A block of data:
::::::
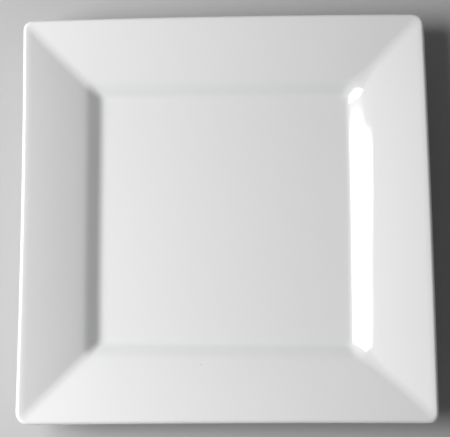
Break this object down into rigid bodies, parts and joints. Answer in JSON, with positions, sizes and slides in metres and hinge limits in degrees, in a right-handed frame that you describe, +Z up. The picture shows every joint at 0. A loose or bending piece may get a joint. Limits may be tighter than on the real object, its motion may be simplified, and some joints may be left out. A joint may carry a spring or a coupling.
{
  "type": "square serving platter",
  "caption": "Square glazed porcelain platter: flat square well, short steep wall, wide sloping rim with soft mitred corners, rounded lip and a square foot ring.",
  "frame": {"origin": "centre of the foot ring's standing face, on the table", "axes": "+Z up out of the well; +X and +Y square to two sides, which are all alike"},
  "size_m": [0.305, 0.305, 0.0289],
  "materials": {
    "porcelain": "dry, fine-ground matt",
    "face_glaze": "clear gloss glaze over white clay",
    "base_glaze": "clear gloss glaze over white clay, a little thinner and less even"
  },
  "bodies": {
    "root": {"porcelain_body": "porcelain", "face_glaze": "face_glaze", "base_glaze": "base_glaze"}
  },
  "joints": []
}
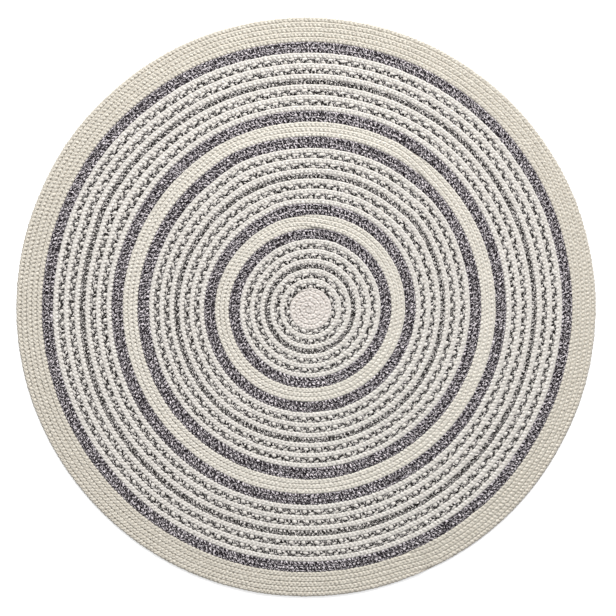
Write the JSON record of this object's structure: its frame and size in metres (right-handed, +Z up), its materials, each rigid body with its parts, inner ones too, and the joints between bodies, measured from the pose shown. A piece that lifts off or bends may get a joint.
::::::
GOAL: Using the listing above, pull out all lines that hold the word "materials".

TASK RESULT:
  "materials": {
Write the JSON record of this object's structure: its frame and size in metres (right-handed, +Z up), its materials, each rigid body with its parts, inner ones too, and the joints between bodies, measured from the pose shown. A piece that lifts off or bends may get a joint.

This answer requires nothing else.